Xi Jinping’s Xinjiang visit may signal new emphasis on the assimilation of Uyghurs

Chinese President Xi Jinping’s recent visit to Xinjiang signals a new emphasis on the assimilation of the Uyghurs, a predominantly Muslim ethnic minority group the U.S. and other governments have said are victims of an ongoing genocide, analysts said.

Xi made an unannounced visit to China’s far-western Xinjiang Uyghur Autonomous Region (XUAR) on July 12-15, where he emphasized “social stability and lasting security as the overarching goal” of Chinese Communist Party (CCP) policies, according to a July 15 report by the official Xinhua News Agency.
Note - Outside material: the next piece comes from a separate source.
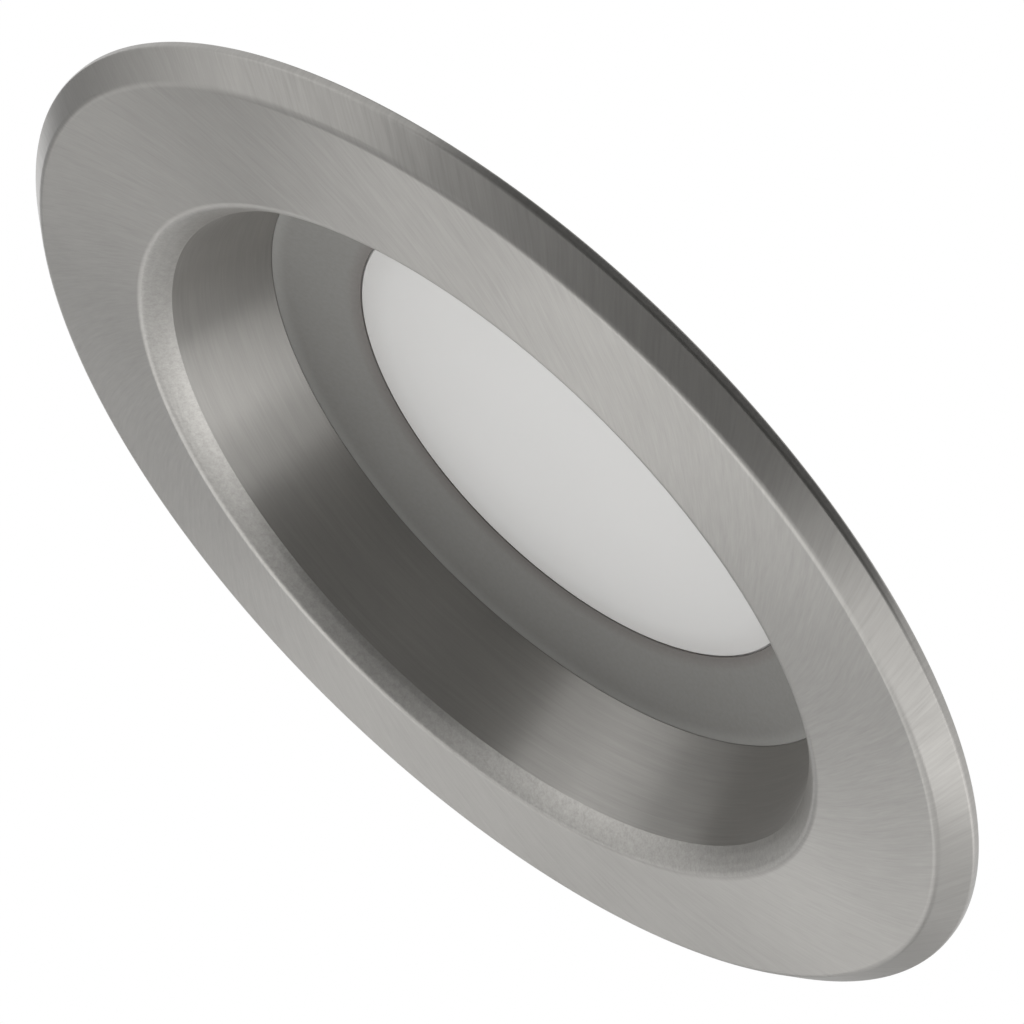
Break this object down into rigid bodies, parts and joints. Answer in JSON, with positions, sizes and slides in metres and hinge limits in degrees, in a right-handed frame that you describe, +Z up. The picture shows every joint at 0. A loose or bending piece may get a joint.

Xi’s visit to Xinjiang was his second in eight years to the region, where Chinese authorities have detained up to 1.8 million Uyghurs and other Turkic minorities in internment camps since 2017.

Locals have reportedly been subjected to severe human rights abuses, torture and forced labor, as well as the eradication of their linguistic, cultural and religious traditions in what the United States and several Western parliaments have called genocide and crimes against humanity.

Adrian Zenz, a researcher at the Washington, D.C.-based Victims of Communism Memorial Foundation and expert on the Xinjiang region, said Xi’s statements were “a very significant affirmation that Beijing’s policy was correct and that it should continue to be implemented.

“It’s a statement of defiance and of pride,” Zenz told RFA. “Basically he is signaling that nobody can interfere into China’s ethnic policy in Xinjiang and that Beijing’s red lines are firmly upheld.”

On Tuesday, Reuters reported that China has asked United Nations High Commissioner for Human Rights Michelle Bachelet to bury a report into Xinjiang, which she visited in May.

The letter authored by China expressed “grave concern” about the Xinjiang report and aims to halt its release, Reuters said from Geneva, where four sources told the news agency that China began circulating it among diplomatic missions from late June and asked countries to sign it to show their support.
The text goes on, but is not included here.